Jewish mothers, step right up and be heard if you, like me, suffer from Christmas envy. Come on, you’ve seen the ads on TV at that time of the year. Women in pink robes unwrapping gifts by the fireside, a steaming mug of cocoa nearby. There’s usually a diamond pendant or maybe a really nice cashmere sweater. The music alone on these commercials is enough to make you sob with envy.

Don’t get me wrong. I’m happy for these women, being honored by their families, and celebrating their holiday. Good for them!

It’s just…Hanukkah in my family has always been about the kids. Eight nights times three kids…I don’t need to do the math. I’m pretty sure it’s engraved on my brain. Even if we do simple gifts for seven of those nights, I’ve always wanted to mark each night with something special. For them.

Now, let me just add that I have sons. For those of you with daughters out there, it may be a different story. But for me, there hasn’t really been a Hanukkah where I have sat with a mug of cocoa. It’s more likely that I’ll be standing in with a spatula. Yelling. As in, “How many latkes can one person eat, Harry?”

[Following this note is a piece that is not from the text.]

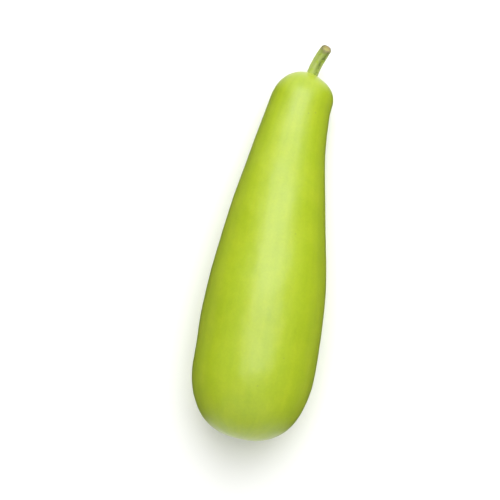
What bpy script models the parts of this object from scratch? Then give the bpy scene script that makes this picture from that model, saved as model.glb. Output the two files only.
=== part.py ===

I have never unwrapped a cashmere sweater under a tree or even nearby my Ficus plant.

Since my boys are now 19, 17, and 13, and since we live in an eco-friendly household where a daily attempt is made to keep trash to a minimum, we don’t really wrap presents anyway.

And over the years, my husband has given me many wonderful presents (thanks, dear!).

So if I don’t want a nice big box covered in wrapping paper, what do I want?

As I am pondering this question, my youngest son Mike comes crashing into the room, home from school. He’s so excited about something I can barely understand what he’s saying. He jumps up and down. Finally he calms down enough so that I can make out what he’s saying.

He got a part in the play.

And I got the answer to my question.

I guess (sigh) that’s what all mothers–Jewish and Christian and Muslim–want. A look of joy on her child’s face.